Today is Wednesday, Dec. 23, the 357th day of 2009. There are eight days left in the year. On this date in 1968, 82 crew members of the U.S. intelligence ship Pueblo are released by North Korea, 11 months after they had been captured.

In 1783, George Washington resigns as commander in chief of the Continental Army and retires to his home at Mount Vernon, Va. In 1788, Maryland passes an act to cede an area “not exceeding ten miles square” for the seat of the national government; about two-thirds of the area become the District of Columbia. In 1823, the poem “Account of a Visit from St. Nicholas” is published anonymously in the Troy (N.Y.) Sentinel; the verse, more popularly known as “’Twas the Night Before Christmas,” is later attributed to Clement C. Moore. In 1893, the Engelbert Humperdinck opera “Haensel und Gretel” is first performed, in Weimar, Germany. In 1941, during World War II, American forces on Wake Island surrender to the Japanese. In 1948, former Japanese premier Hideki Tojo and six other Japanese war leaders are executed in Tokyo. In 1967, President Lyndon B. Johnson holds an unprecedented meeting with Pope Paul VI at the Vatican. In 1975, Richard S. Welch, the Central Intelligence Agency station chief in Athens, Greece, is shot and killed outside his home by the militant group November 17.

December 23, 1984: Henry Guzman, who works in Columbus as an assistant director of Ohio’s State and Local Government Commission, remains on the Youngstown Board of Education, commuting three hours each way to monthly board meetings for the past eight months.

The city of Youngstown hires a company to appraise everything, from its pencils to its raised water tanks as part of the new state-mandated accounting system.

Virginia Wilkerson of Girard has built a Christmas village out of matchsticks that includes the Neil Street home in which she and her mother live, four other houses, two churches, a covered bridge and a gazebo.

December 23, 1969: The Youngstown Board of Education will meet in special session at which members are expected to approve fully paid family hospitalization for 1,800 district employees.

Patrolman Henry Hlasta, Firefighter Rocco Russo and Wes Johnstone, president of the Youngstown Area Chamber of Commerce, tell the Youngstown Charter Revision Committee that the residency requirement for Youngstown safety forces should be eliminated to facilitate recruitment of qualified officers.

Howard Graham is named general manager of Ogden Recreation Inc., a subsidiary of Ogden Corp., which oversees Waterford Park, Wheeling Downs, Fairmount Park and Scarborough Downs.

December 23, 1959: A two-car crash in old Route 82 near Warner Road sends 14 people to Sharon General Hospital with injuries, three of which were serious.

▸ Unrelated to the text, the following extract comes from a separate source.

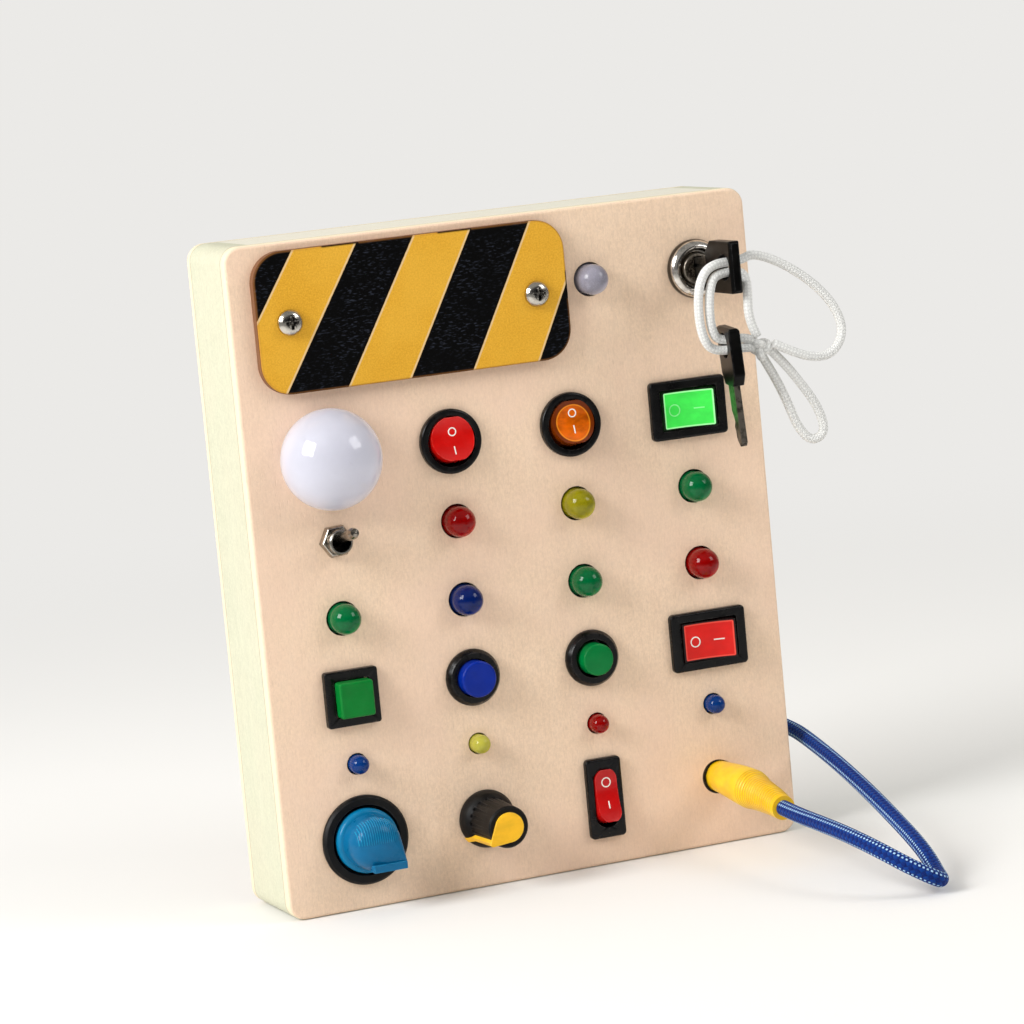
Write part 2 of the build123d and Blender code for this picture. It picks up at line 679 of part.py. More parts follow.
def key_blade(plane):
    """Steel blade with its bitting and a groove, and the tang inside the grip."""
    low, high = BLADE_SHIFT - BLADE_HALF, BLADE_SHIFT + BLADE_HALF
    with BuildPart() as blade:
        with BuildSketch(plane):
            with BuildLine():
                Polyline((4.95, low), (25.6, low), (26.8, low + 1.4), (25.6, low + 3.6), (24.4, low + 4.4),
                         (23.0, low + 4.4), (21.8, low + 5.2), (20.4, low + 4.0), (19.0, low + 4.8),
                         (17.8, high), (4.95, high), close=True)
            make_face()
        extrude(amount=KEY_THICK / 2, both=True)
        with BuildSketch(plane.offset(KEY_THICK / 2)):
            with Locations((18.6, low + 2.0)):
                Rectangle(14.0, 0.9)
        extrude(amount=-0.6, mode=Mode.SUBTRACT)
    return blade.part


key_hole = Vector(LOCK[0], FRONT - KEY_HOLE_OUT, LOCK[1] + BLADE_SHIFT)
turned_key = Plane(origin=key_hole, x_dir=(0, 1, 0), z_dir=(-1, 0, 0))
down = Vector(math.sin(math.radians(SPARE_LEAN)), 0, -math.cos(math.radians(SPARE_LEAN)))
wide = Vector(math.sin(math.radians(SPARE_YAW)), math.cos(math.radians(SPARE_YAW)), 0)
spare_normal = down.cross(wide).normalized()
hanging_key = Plane(origin=SPARE_HOLE, x_dir=down, z_dir=spare_normal)

with BuildPart() as key_grip:
    add(key_head(turned_key))
finish(key_grip, "key_head")

with BuildPart() as key_steel:
    add(key_blade(turned_key))
finish(key_steel, "key_blade")

with BuildPart() as spare_grip:
    add(key_head(hanging_key))
finish(spare_grip, "spare_key_head")

with BuildPart() as spare_steel:
    add(key_blade(hanging_key))
finish(spare_steel, "spare_key_blade")


# ---------------------------------------------------------------- cords
def corner_radii(points):
    """Largest tangent arc that each corner of a route has room for."""
    radii = []
    for before, here, after in zip(points, points[1:], points[2:]):
        one = Vector(*here) - Vector(*before)
        two = Vector(*after) - Vector(*here)
        half_turn = math.radians(one.get_angle(two)) / 2
        radii.append(0.45 * min(one.length, two.length) / math.tan(half_turn))
    return radii


def cord_tube(points, radius, name):
    """Tube along straight runs joined by tangent arcs."""
    radii = corner_radii(points)
    with BuildPart() as tube:
        with BuildLine() as route:
            FilletPolyline(*points, radius=radii)
        start = route.wires()[0] @ 0
        way = route.wires()[0] % 0
        with BuildSketch(Plane(origin=start, z_dir=way)):
            Circle(radius)
        sweep(path=route.wires()[0])
    length = route.wires()[0].length
    expected = math.pi * radius**2 * length
    print(f"{name}: length {length:.1f}, tightest arc {min(radii):.1f}, volume ratio {tube.part.volume / expected:.4f}")
    return tube.part


CORD_END = CORD_EXIT[0] - BAR - 2.0
PLUG_CORD_ROUTE = [
    PLUG_TAIL,
    (50.1, -64.0, 15.4),
    (50.5, -74.0, 15.0),
    (51.2, -85.0, 14.3),
    (52.2, -95.0, 13.1),
    (54.4, -103.0, 11.0),
    (58.0, -108.2, 8.0),
    (65.4, -111.0, 3.4),
    (68.9, -102.4, 2.9),
    (70.2, -95.0, 6.2),
    (71.4, -86.0, 9.0),
    (72.8, -75.0, 11.6),
    (74.3, -61.0, 15.0),
    (75.9, -46.0, 18.2),
    (77.5, -31.0, 20.9),
    (79.2, -16.0, 23.0),
    (80.3, -3.0, 24.8),
    (77.2, CORD_EXIT[1], CORD_EXIT[2]),
    (CORD_END, CORD_EXIT[1], CORD_EXIT[2]),
]
with BuildPart() as plug_cord:
    add(cord_tube(PLUG_CORD_ROUTE, CORD_RADIUS, "plug_cord"))
finish(plug_cord, "plug_cord")

with BuildPart() as stop_knot:
    with Locations((CORD_END - 2.4, CORD_EXIT[1], CORD_EXIT[2])):
        Sphere(3.9)
    split(bisect_by=Plane.YZ.offset(CORD_END), keep=Keep.BOTTOM)
finish(stop_knot, "stop_knot")

spare_hole = Vector(*SPARE_HOLE)


def through(hole, normal, lift, reach):
    """Point on the way through a key's hole, lifted off the hole's middle."""
    point = hole + normal * reach + Vector(0, 0, lift)
    return (point.X, point.Y, point.Z)


RIGHT = Vector(1, 0, 0)
SPARE_RIGHT = spare_normal if spare_normal.X > 0 else -spare_normal
STRAND = 1.3  # half the spacing of two strands in one hole
RING_ROUTE = [
    (61.7, -39.6, 136.6),
    (59.7, -39.4, 141.2),
    (60.7, -38.2, 147.8),
    through(key_hole, RIGHT, -STRAND, 4.6),
    through(key_hole, RIGHT, -STRAND, -5.6),
    (50.5, -37.2, 148.2),
    (50.0, -37.4, 142.4),
    through(spare_hole, SPARE_RIGHT, STRAND, -5.0),
    through(spare_hole, SPARE_RIGHT, STRAND, 4.6),
    (61.4, -38.8, 135.4),
]
BIG_LOOP_ROUTE = [
    (65.4, -41.0, 134.4),
    (70.4, -42.0, 131.6),
    (76.2, -42.0, 129.4),
    (82.4, -41.2, 129.6),
    (86.6, -40.2, 135.0),
    (84.8, -39.0, 142.4),
    (78.8, -38.0, 149.4),
    (70.6, -37.2, 155.2),
    (63.6, -36.8, 158.0),
    through(key_hole, RIGHT, STRAND, 3.6),
    through(key_hole, RIGHT, STRAND, -7.4),
    (47.0, -37.0, 149.4),
    (46.8, -37.2, 141.4),
    through(spare_hole, SPARE_RIGHT, -STRAND, -6.8),
    through(spare_hole, SPARE_RIGHT, -STRAND, 4.2),
    (61.0, -38.9, 133.8),
]
SMALL_LOOP_ROUTE = [
    (62.6, -38.2, 132.4),
    (66.4, -37.4, 126.2),
    (69.8, -37.2, 118.6),
    (72.2, -37.4, 111.2),
    (75.8, -37.8, 107.0),
    (79.8, -38.4, 109.2),
    (77.8, -38.8, 116.2),
    (73.2, -39.2, 123.0),
    (68.4, -39.6, 129.2),
    (65.0, -39.6, 132.8),
]
with BuildPart() as key_cord:
    add(cord_tube(RING_ROUTE, STRING_RADIUS, "key_cord ring"))
    add(cord_tube(BIG_LOOP_ROUTE, STRING_RADIUS, "key_cord big loop"))
    add(cord_tube(SMALL_LOOP_ROUTE, STRING_RADIUS, "key_cord small loop"))
finish(key_cord, "key_cord")

with BuildPart() as cord_knot:
    with Locations(KNOT):
        Sphere(3.3)
finish(cord_knot, "cord_knot")

# ---------------------------------------------------------------- plug and its socket
tail_way = (Vector(*PLUG_CORD_ROUTE[1]) - Vector(*PLUG_CORD_ROUTE[0])).normalized()
STATIONS = [(0.0, PLUG_RADIUS, 0.0, 0.0), (4.0, 4.4, -0.05, 0.05), (8.0, 4.7, -0.1, 0.1), (12.0, 4.95, -0.2, 0.2),
            (16.0, 5.15, -0.3, 0.3), (20.0, 5.25, -0.4, 0.5), (22.0, 5.0, -0.5, 0.6), (24.0, 4.6, -0.6, 0.8),
            (28.0, 4.2, -0.7, 1.1), (34.0, 3.75, -0.9, 1.6)]  # out, radius, sideways, down
with BuildPart() as plug_body:
    add(rod(*PLUG, PLUG_RADIUS, -2.6, 0.0))
    for out, radius, side, sag in STATIONS:
        with BuildSketch(facing(PLUG[0] + side, PLUG[1] - sag, out)):
            Circle(radius)
    with BuildSketch(Plane(origin=PLUG_TAIL, x_dir=(1, 0, 0), z_dir=tail_way)):
        Circle(3.2)
    loft(ruled=True)
finish(plug_body, "plug_body")

with BuildPart() as plug_pin:
    add(turned(*PLUG, [(0, -16.6), (1.6, -16.6), (2.9, -15.2), (2.3, -13.4), (3.1, -12.2), (3.1, -2.6), (0, -2.6)]))
finish(plug_pin, "plug_pin")

with BuildPart() as socket:
    with BuildSketch(facing(*PLUG, BEHIND)):
        RectangleRounded(12.4, 12.4, 1.5)
        Circle(3.2, mode=Mode.SUBTRACT)
    extrude(amount=-15.0)
finish(socket, "socket")

# ---------------------------------------------------------------- battery compartment
CASE_WALL = 1.2
CASE_FLOOR = -4.6  # y of the compartment's outer floor
with BuildPart() as battery_case:
    with BuildSketch(Plane.XZ.offset(-BACK_INNER)):
        with Locations(LID_CENTRE):
            RectangleRounded(LID[0] + 3.0, CASE_INSIDE[1] + 2 * CASE_WALL, 1.0)
    extrude(amount=1.4)
    with BuildSketch(Plane.XZ.offset(-BACK_INNER)):
        with Locations(CELLS):
            RectangleRounded(CASE_INSIDE[0] + 2 * CASE_WALL, CASE_INSIDE[1] + 2 * CASE_WALL, 1.0)
    extrude(amount=BACK_INNER - CASE_FLOOR)
    add(rod(*LID_SCREW, 2.9, -DEPTH + PANEL, -19.0))
    with BuildSketch(Plane.XZ.offset(-BACK_INNER)):
        with Locations(CELLS):
            Rectangle(*CASE_INSIDE)
    extrude(amount=BACK_INNER - CASE_FLOOR - CASE_WALL, mode=Mode.SUBTRACT)
    add(rod(*LID_SCREW, 1.25, -DEPTH, -20.0), mode=Mode.SUBTRACT)
finish(battery_case, "battery_case")

with BuildPart() as battery_cells:
    for side in (-1, 1):
        spine = Plane(origin=(CELLS[0], 4.2, CELLS[1] + side * 7.4), x_dir=(0, 1, 0), z_dir=(side, 0, 0))
        with BuildSketch(spine):
            Circle(CELL_RADIUS)
        extrude(amount=CELL_LENGTH / 2 - 1.5, both=True)
        with BuildSketch(spine.offset(CELL_LENGTH / 2 - 1.5)):
            Circle(2.7)
        extrude(amount=1.5)
finish(battery_cells, "battery_cells")

with BuildPart() as battery_contacts:
    for side in (-1, 1):
        x = CELLS[0] + side * (CASE_INSIDE[0] / 2 - 0.25)
        add(bar(x - 0.25, x + 0.25, 0.2, 8.2, CELLS[1] - 11.0, CELLS[1] + 11.0))
finish(battery_contacts, "battery_contacts")

with BuildPart() as battery_lid:
    with BuildSketch(Plane.XZ.offset(-BACK_INNER)):
        with Locations(LID_CENTRE):
            RectangleRounded(*LID, 1.0)
    extrude(amount=-(PANEL - 0.2))
    add(rod(*LID_SCREW, 1.3, -DEPTH, -DEPTH + PANEL), mode=Mode.SUBTRACT)
    add(rod(*LID_SCREW, 2.5, -DEPTH, -DEPTH + 1.2), mode=Mode.SUBTRACT)
    for offset in range(3):
        with BuildSketch(facing(LID_CENTRE[0] - 26.0 + 2.2 * offset, LID_CENTRE[1], -DEPTH)):
            SlotOverall(14.0, 1.0, rotation=90)
        extrude(amount=0.8, mode=Mode.SUBTRACT)
finish(battery_lid, "battery_lid")

with BuildPart() as lid_screw:
    add(turned(*LID_SCREW, [(0, -22.0), (1.15, -22.0), (1.15, -DEPTH + 1.2), (2.4, -DEPTH + 1.2), (2.4, -DEPTH + 0.4),
                            (0, -DEPTH + 0.4)]))
finish(lid_screw, "lid_screw")
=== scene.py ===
"""Looks for a wooden busy board: box, striped plate, lamps, switches, keys on strings and a corded plug."""

import functools
import math

import bmesh
import bpy
from bpy.props import FloatProperty, FloatVectorProperty, IntProperty, PointerProperty
from mathutils import Matrix, Vector


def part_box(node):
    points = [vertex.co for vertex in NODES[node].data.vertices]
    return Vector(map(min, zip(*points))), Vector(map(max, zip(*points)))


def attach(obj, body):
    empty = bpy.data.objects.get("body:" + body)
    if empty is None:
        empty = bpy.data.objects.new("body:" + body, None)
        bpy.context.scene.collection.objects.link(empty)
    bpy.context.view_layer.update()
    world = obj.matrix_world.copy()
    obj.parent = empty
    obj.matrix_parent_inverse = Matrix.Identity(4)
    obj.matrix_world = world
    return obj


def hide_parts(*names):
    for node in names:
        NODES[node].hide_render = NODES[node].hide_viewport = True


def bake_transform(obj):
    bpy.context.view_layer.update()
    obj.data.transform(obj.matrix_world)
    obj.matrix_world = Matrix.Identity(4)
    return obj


bl_info = {
    "name": "Wooden busy board",
    "version": (1, 0, 0),
    "blender": (4, 5, 0),
    "location": "3D View > Sidebar > Busy board",
    "description": "Dresses the busy board's pieces with their shapes, materials and cords",
    "category": "Object",
}

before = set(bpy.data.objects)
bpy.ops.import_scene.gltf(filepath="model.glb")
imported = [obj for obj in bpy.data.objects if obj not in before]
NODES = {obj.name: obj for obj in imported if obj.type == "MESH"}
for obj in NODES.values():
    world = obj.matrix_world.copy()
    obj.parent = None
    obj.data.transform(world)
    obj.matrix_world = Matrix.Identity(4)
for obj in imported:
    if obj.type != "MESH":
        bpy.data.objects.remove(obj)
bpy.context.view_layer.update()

MM = 0.001
FULL_TURN = 2 * math.pi
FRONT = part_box("front_panel")[0].y / MM  # plane of the front face, in millimetres
PANEL_JOINT = 0.012  # the panels meet the bars at this distance from the middle, in metres

# places on the board's face, in millimetres: the controls stand in columns and rows
COLUMNS = [-50.55, -16.65, 17.25, 51.15]
ROWS = [18.2, 38.1, 55.7, 76.2, 96.8, 117.7]
TOGGLE = (COLUMNS[0], 96.4)
LOCK = (56.7, 154.05)
PLATE_SCREWS = [(-57.8, 153.6), (10.2, 152.9)]
# middle of the shade painted in the plug's hole, 0.35 mm left of the column so that its dark crescent shows
# on the pin's left
HOLE_SHADE_MIDDLE = (COLUMNS[3] - 0.35, ROWS[0] + 0.1)


def paint(red, green, blue):
    """Display colour from 0 to 255 as the linear colour of a shader socket."""
    return tuple(pow(value / 255, 2.2) for value in (red, green, blue)) + (1.0,)


def shade(colour, factor):
    """The same colour, darker or lighter."""
    return tuple(min(1.0, value * factor) for value in colour[:3]) + (1.0,)


def rgba(colour):
    """A setting's colour for a shader socket."""
    return tuple(colour) + (1.0,)


def spot(x, z, out=0.0):
    """Point in millimetres in front of the board's face, as metres."""
    return Vector((x, FRONT - out, z)) * MM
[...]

Six doctors, six orderlies and 12 nurses were called to the emergency room to handle the patients.

Mayor Frank X. Kryzan urges city council to renew immediately a nine-mill income tax instead of enacting a one-percent levy he had proposed a month earlier.

The Boardman Board of Education approves contracts totaling $1.4 million for construction of a new junior high school building off Glenwood Ave.

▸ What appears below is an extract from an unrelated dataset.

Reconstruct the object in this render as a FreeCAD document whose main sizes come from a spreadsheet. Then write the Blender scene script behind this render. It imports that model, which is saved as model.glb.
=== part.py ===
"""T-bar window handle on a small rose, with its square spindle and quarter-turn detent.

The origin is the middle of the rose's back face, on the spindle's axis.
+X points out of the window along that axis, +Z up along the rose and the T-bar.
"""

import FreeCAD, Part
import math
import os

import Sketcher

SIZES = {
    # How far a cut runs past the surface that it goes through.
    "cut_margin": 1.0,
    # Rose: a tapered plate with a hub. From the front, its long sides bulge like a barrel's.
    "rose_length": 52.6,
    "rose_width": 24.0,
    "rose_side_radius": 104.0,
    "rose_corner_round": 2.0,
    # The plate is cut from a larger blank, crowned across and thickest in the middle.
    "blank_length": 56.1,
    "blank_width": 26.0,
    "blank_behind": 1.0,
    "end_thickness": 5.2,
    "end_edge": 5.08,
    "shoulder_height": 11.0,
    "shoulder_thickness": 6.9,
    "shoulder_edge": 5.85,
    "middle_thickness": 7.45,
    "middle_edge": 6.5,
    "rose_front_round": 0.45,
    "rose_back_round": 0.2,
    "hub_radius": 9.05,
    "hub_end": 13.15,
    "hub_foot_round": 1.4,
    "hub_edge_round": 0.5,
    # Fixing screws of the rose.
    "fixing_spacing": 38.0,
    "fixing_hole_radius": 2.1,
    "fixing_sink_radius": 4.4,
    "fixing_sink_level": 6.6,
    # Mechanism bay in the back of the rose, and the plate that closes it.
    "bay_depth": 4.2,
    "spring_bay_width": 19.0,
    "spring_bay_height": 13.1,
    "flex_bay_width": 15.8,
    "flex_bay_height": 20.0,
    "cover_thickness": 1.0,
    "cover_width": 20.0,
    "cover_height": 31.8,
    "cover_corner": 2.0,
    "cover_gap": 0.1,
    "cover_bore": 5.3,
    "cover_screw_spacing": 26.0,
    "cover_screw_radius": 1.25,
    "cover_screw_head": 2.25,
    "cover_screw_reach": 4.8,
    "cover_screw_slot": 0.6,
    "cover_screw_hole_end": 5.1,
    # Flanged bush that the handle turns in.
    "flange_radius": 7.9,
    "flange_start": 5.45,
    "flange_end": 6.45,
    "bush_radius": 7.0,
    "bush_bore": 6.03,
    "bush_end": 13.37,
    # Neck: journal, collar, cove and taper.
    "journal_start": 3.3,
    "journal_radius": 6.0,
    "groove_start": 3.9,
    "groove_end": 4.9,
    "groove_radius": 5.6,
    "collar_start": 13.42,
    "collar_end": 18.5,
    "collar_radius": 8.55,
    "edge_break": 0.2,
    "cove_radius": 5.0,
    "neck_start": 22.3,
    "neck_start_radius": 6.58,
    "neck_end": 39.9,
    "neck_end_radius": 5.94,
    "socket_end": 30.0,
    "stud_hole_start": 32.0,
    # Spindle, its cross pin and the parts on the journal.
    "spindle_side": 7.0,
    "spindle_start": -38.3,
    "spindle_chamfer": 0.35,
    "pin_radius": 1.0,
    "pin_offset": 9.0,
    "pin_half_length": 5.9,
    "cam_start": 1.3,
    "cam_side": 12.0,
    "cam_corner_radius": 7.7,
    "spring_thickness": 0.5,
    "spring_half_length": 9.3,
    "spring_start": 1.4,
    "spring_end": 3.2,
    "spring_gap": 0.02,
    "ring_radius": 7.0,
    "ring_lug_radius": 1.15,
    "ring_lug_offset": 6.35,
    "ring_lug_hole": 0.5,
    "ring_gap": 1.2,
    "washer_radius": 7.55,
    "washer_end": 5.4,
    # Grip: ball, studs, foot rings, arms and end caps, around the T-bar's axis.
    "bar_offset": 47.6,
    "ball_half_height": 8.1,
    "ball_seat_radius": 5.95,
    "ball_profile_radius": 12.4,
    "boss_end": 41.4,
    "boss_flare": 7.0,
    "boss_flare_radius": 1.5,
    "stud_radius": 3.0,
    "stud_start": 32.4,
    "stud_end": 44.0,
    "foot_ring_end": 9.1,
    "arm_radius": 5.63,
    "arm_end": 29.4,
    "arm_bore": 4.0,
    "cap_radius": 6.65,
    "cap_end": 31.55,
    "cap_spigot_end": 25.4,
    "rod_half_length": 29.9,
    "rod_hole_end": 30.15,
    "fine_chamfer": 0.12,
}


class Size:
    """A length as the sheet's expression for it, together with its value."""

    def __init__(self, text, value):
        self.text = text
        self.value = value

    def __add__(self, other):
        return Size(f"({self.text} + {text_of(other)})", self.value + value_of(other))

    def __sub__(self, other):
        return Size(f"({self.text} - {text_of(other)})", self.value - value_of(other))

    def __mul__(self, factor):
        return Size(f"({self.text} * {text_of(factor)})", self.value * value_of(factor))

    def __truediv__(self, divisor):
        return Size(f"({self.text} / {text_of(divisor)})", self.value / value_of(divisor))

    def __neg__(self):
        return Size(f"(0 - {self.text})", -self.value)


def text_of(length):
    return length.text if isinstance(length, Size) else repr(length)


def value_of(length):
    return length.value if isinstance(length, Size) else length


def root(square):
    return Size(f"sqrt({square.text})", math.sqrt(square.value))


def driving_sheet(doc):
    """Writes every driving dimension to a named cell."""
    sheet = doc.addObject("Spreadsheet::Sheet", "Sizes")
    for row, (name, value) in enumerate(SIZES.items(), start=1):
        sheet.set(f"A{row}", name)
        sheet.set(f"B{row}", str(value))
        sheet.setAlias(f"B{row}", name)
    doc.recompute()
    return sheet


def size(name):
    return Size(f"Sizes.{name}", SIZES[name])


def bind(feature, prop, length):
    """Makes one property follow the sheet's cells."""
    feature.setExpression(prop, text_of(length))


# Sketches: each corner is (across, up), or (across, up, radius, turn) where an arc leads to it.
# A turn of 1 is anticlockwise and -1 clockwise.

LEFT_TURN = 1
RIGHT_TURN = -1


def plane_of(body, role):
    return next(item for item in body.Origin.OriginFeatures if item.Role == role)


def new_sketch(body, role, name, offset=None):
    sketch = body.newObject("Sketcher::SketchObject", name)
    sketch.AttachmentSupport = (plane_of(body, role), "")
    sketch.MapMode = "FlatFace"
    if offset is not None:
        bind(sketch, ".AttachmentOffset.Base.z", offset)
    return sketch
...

December 23, 1934: Dorothy Zimmerman of South High, Helen Toth of Chaney and Jean Hossel of Boardman are the winners of the Girl Reserve doll dressing contest. All dolls dressed for the contest will be distributed to needy children.

Harry Vaughn, 30, of Newton Falls is captured after holding up two girls using a toy pistol in Ravenna and then fleeing in a car that collided with another vehicle at E. Main St. and Clinton. Mary Jane Boch, 17, of Garrettsville, a passenger in the other car, was killed.

Mahoning Valley Boy Scouts will deliver Christmas baskets to the needy and shut-ins under the direction of their Scoutmasters.